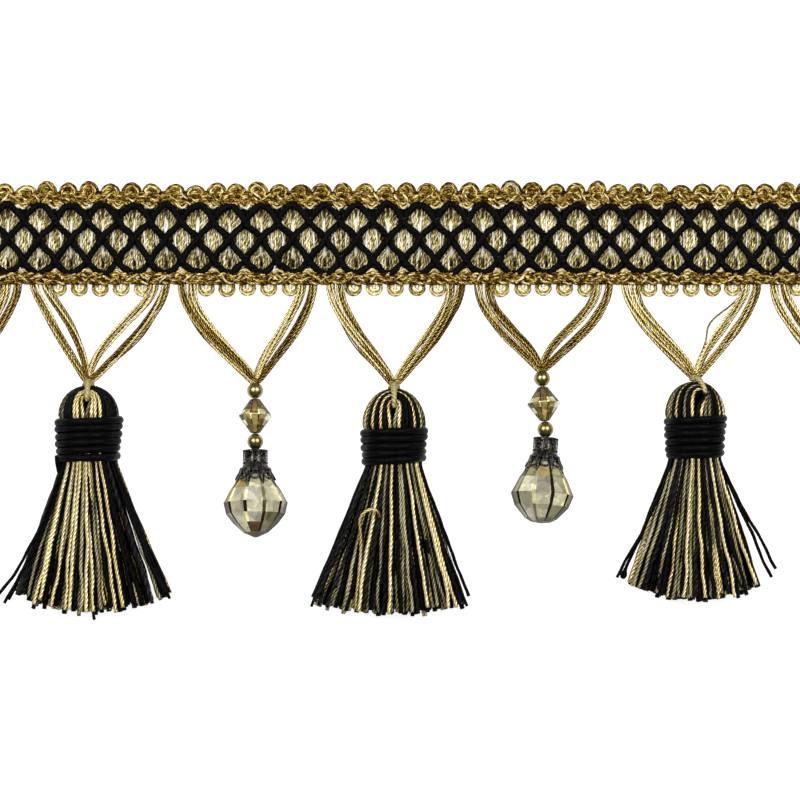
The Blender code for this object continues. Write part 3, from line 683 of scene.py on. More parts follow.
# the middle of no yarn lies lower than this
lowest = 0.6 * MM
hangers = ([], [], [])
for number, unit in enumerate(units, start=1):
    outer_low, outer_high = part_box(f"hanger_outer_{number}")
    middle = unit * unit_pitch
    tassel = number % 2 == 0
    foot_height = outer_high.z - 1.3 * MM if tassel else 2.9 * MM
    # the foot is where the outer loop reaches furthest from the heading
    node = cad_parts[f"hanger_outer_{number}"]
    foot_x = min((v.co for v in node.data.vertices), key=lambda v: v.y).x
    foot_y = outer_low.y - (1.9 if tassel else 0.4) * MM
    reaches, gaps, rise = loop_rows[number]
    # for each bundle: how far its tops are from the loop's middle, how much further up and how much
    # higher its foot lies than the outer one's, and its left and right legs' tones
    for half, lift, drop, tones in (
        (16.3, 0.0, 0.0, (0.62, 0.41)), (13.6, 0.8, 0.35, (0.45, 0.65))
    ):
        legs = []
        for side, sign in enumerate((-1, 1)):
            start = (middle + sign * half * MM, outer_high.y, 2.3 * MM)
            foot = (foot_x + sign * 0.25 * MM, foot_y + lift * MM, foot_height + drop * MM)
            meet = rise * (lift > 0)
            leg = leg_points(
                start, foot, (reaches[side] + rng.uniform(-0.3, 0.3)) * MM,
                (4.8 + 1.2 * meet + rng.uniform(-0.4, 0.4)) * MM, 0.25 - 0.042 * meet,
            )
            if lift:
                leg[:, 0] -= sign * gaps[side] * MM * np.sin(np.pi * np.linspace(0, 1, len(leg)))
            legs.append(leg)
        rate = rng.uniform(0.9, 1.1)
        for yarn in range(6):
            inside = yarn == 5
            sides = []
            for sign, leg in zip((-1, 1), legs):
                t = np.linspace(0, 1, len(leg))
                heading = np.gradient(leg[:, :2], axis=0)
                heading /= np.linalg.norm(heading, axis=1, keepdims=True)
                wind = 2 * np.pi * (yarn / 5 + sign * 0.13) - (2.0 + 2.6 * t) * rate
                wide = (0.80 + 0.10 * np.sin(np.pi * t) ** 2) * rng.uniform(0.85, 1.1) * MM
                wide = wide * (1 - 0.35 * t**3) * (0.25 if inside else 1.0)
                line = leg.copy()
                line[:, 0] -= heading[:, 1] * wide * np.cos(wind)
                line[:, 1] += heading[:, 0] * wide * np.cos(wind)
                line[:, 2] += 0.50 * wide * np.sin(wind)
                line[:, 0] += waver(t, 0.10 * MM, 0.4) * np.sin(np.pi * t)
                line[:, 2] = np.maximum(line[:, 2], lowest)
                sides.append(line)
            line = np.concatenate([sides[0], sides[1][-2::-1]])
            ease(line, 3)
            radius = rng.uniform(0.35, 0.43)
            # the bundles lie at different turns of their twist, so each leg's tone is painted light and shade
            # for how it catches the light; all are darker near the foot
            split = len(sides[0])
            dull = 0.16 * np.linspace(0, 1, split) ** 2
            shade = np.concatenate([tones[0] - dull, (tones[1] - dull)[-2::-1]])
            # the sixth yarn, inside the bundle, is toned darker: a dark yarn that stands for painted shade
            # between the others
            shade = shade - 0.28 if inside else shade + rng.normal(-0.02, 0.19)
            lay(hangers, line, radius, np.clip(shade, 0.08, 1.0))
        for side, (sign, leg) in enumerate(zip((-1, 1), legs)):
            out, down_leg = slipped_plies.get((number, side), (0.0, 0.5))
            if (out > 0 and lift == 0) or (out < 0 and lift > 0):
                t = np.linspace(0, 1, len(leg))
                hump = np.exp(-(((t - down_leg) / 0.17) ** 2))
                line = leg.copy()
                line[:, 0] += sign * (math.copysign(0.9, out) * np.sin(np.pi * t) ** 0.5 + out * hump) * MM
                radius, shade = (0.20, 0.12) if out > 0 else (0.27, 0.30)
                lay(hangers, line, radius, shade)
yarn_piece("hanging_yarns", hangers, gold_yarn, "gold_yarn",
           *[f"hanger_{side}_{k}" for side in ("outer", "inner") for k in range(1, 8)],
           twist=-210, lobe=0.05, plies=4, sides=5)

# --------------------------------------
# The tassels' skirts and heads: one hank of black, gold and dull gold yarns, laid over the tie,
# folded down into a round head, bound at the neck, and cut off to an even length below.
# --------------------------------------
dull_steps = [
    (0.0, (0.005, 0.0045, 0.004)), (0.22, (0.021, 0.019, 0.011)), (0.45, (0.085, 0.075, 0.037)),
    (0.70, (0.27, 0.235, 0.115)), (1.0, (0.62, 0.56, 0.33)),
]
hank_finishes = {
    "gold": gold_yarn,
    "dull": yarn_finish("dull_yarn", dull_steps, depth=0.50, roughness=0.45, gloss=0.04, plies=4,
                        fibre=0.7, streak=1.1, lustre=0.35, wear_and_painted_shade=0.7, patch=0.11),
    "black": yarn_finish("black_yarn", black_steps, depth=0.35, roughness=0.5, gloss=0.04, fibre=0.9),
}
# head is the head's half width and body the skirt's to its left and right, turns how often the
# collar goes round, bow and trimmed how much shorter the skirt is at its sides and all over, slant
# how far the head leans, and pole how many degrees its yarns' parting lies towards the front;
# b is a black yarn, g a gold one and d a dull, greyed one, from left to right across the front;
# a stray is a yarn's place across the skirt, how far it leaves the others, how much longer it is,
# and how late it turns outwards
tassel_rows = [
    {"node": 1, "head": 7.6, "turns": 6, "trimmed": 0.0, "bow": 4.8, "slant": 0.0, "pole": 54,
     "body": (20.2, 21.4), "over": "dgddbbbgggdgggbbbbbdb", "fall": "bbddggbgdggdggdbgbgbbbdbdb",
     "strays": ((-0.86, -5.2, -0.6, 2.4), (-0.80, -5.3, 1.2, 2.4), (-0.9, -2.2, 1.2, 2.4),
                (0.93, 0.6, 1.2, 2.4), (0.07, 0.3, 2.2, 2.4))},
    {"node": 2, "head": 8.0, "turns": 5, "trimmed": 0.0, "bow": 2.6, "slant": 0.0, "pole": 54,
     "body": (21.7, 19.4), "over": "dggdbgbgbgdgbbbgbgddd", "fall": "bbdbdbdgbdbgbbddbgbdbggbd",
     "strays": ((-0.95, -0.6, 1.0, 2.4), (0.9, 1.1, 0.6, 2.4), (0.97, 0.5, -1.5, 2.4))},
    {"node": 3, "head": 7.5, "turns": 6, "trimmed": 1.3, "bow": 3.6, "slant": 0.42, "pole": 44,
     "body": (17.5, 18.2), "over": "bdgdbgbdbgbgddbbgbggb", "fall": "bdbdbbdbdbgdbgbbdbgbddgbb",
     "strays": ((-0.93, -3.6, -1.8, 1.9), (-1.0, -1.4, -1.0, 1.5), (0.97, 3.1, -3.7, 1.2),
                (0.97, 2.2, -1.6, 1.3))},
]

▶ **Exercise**
Could you quote the material above in full, exactly as it stands?

▶ **Correct response**
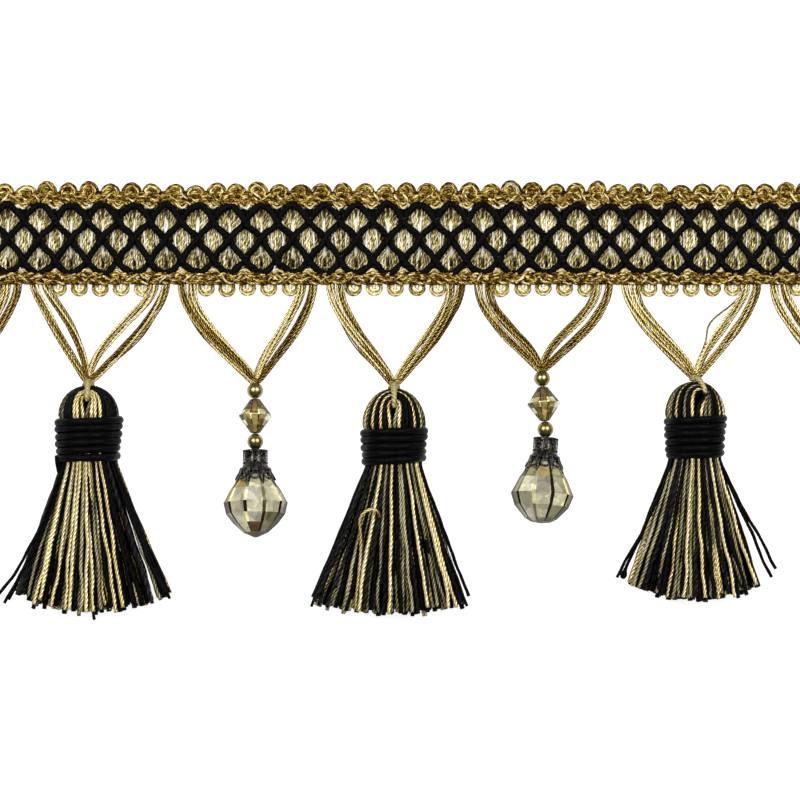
The Blender code for this object continues. Write part 3, from line 683 of scene.py on. More parts follow.
# the middle of no yarn lies lower than this
lowest = 0.6 * MM
hangers = ([], [], [])
for number, unit in enumerate(units, start=1):
    outer_low, outer_high = part_box(f"hanger_outer_{number}")
    middle = unit * unit_pitch
    tassel = number % 2 == 0
    foot_height = outer_high.z - 1.3 * MM if tassel else 2.9 * MM
    # the foot is where the outer loop reaches furthest from the heading
    node = cad_parts[f"hanger_outer_{number}"]
    foot_x = min((v.co for v in node.data.vertices), key=lambda v: v.y).x
    foot_y = outer_low.y - (1.9 if tassel else 0.4) * MM
    reaches, gaps, rise = loop_rows[number]
    # for each bundle: how far its tops are from the loop's middle, how much further up and how much
    # higher its foot lies than the outer one's, and its left and right legs' tones
    for half, lift, drop, tones in (
        (16.3, 0.0, 0.0, (0.62, 0.41)), (13.6, 0.8, 0.35, (0.45, 0.65))
    ):
        legs = []
        for side, sign in enumerate((-1, 1)):
            start = (middle + sign * half * MM, outer_high.y, 2.3 * MM)
            foot = (foot_x + sign * 0.25 * MM, foot_y + lift * MM, foot_height + drop * MM)
            meet = rise * (lift > 0)
            leg = leg_points(
                start, foot, (reaches[side] + rng.uniform(-0.3, 0.3)) * MM,
                (4.8 + 1.2 * meet + rng.uniform(-0.4, 0.4)) * MM, 0.25 - 0.042 * meet,
            )
            if lift:
                leg[:, 0] -= sign * gaps[side] * MM * np.sin(np.pi * np.linspace(0, 1, len(leg)))
            legs.append(leg)
        rate = rng.uniform(0.9, 1.1)
        for yarn in range(6):
            inside = yarn == 5
            sides = []
            for sign, leg in zip((-1, 1), legs):
                t = np.linspace(0, 1, len(leg))
                heading = np.gradient(leg[:, :2], axis=0)
                heading /= np.linalg.norm(heading, axis=1, keepdims=True)
                wind = 2 * np.pi * (yarn / 5 + sign * 0.13) - (2.0 + 2.6 * t) * rate
                wide = (0.80 + 0.10 * np.sin(np.pi * t) ** 2) * rng.uniform(0.85, 1.1) * MM
                wide = wide * (1 - 0.35 * t**3) * (0.25 if inside else 1.0)
                line = leg.copy()
                line[:, 0] -= heading[:, 1] * wide * np.cos(wind)
                line[:, 1] += heading[:, 0] * wide * np.cos(wind)
                line[:, 2] += 0.50 * wide * np.sin(wind)
                line[:, 0] += waver(t, 0.10 * MM, 0.4) * np.sin(np.pi * t)
                line[:, 2] = np.maximum(line[:, 2], lowest)
                sides.append(line)
            line = np.concatenate([sides[0], sides[1][-2::-1]])
            ease(line, 3)
            radius = rng.uniform(0.35, 0.43)
            # the bundles lie at different turns of their twist, so each leg's tone is painted light and shade
            # for how it catches the light; all are darker near the foot
            split = len(sides[0])
            dull = 0.16 * np.linspace(0, 1, split) ** 2
            shade = np.concatenate([tones[0] - dull, (tones[1] - dull)[-2::-1]])
            # the sixth yarn, inside the bundle, is toned darker: a dark yarn that stands for painted shade
            # between the others
            shade = shade - 0.28 if inside else shade + rng.normal(-0.02, 0.19)
            lay(hangers, line, radius, np.clip(shade, 0.08, 1.0))
        for side, (sign, leg) in enumerate(zip((-1, 1), legs)):
            out, down_leg = slipped_plies.get((number, side), (0.0, 0.5))
            if (out > 0 and lift == 0) or (out < 0 and lift > 0):
                t = np.linspace(0, 1, len(leg))
                hump = np.exp(-(((t - down_leg) / 0.17) ** 2))
                line = leg.copy()
                line[:, 0] += sign * (math.copysign(0.9, out) * np.sin(np.pi * t) ** 0.5 + out * hump) * MM
                radius, shade = (0.20, 0.12) if out > 0 else (0.27, 0.30)
                lay(hangers, line, radius, shade)
yarn_piece("hanging_yarns", hangers, gold_yarn, "gold_yarn",
           *[f"hanger_{side}_{k}" for side in ("outer", "inner") for k in range(1, 8)],
           twist=-210, lobe=0.05, plies=4, sides=5)

# --------------------------------------
# The tassels' skirts and heads: one hank of black, gold and dull gold yarns, laid over the tie,
# folded down into a round head, bound at the neck, and cut off to an even length below.
# --------------------------------------
dull_steps = [
    (0.0, (0.005, 0.0045, 0.004)), (0.22, (0.021, 0.019, 0.011)), (0.45, (0.085, 0.075, 0.037)),
    (0.70, (0.27, 0.235, 0.115)), (1.0, (0.62, 0.56, 0.33)),
]
hank_finishes = {
    "gold": gold_yarn,
    "dull": yarn_finish("dull_yarn", dull_steps, depth=0.50, roughness=0.45, gloss=0.04, plies=4,
                        fibre=0.7, streak=1.1, lustre=0.35, wear_and_painted_shade=0.7, patch=0.11),
    "black": yarn_finish("black_yarn", black_steps, depth=0.35, roughness=0.5, gloss=0.04, fibre=0.9),
}
# head is the head's half width and body the skirt's to its left and right, turns how often the
# collar goes round, bow and trimmed how much shorter the skirt is at its sides and all over, slant
# how far the head leans, and pole how many degrees its yarns' parting lies towards the front;
# b is a black yarn, g a gold one and d a dull, greyed one, from left to right across the front;
# a stray is a yarn's place across the skirt, how far it leaves the others, how much longer it is,
# and how late it turns outwards
tassel_rows = [
    {"node": 1, "head": 7.6, "turns": 6, "trimmed": 0.0, "bow": 4.8, "slant": 0.0, "pole": 54,
     "body": (20.2, 21.4), "over": "dgddbbbgggdgggbbbbbdb", "fall": "bbddggbgdggdggdbgbgbbbdbdb",
     "strays": ((-0.86, -5.2, -0.6, 2.4), (-0.80, -5.3, 1.2, 2.4), (-0.9, -2.2, 1.2, 2.4),
                (0.93, 0.6, 1.2, 2.4), (0.07, 0.3, 2.2, 2.4))},
    {"node": 2, "head": 8.0, "turns": 5, "trimmed": 0.0, "bow": 2.6, "slant": 0.0, "pole": 54,
     "body": (21.7, 19.4), "over": "dggdbgbgbgdgbbbgbgddd", "fall": "bbdbdbdgbdbgbbddbgbdbggbd",
     "strays": ((-0.95, -0.6, 1.0, 2.4), (0.9, 1.1, 0.6, 2.4), (0.97, 0.5, -1.5, 2.4))},
    {"node": 3, "head": 7.5, "turns": 6, "trimmed": 1.3, "bow": 3.6, "slant": 0.42, "pole": 44,
     "body": (17.5, 18.2), "over": "bdgdbgbdbgbgddbbgbggb", "fall": "bdbdbbdbdbgdbgbbdbgbddgbb",
     "strays": ((-0.93, -3.6, -1.8, 1.9), (-1.0, -1.4, -1.0, 1.5), (0.97, 3.1, -3.7, 1.2),
                (0.97, 2.2, -1.6, 1.3))},
]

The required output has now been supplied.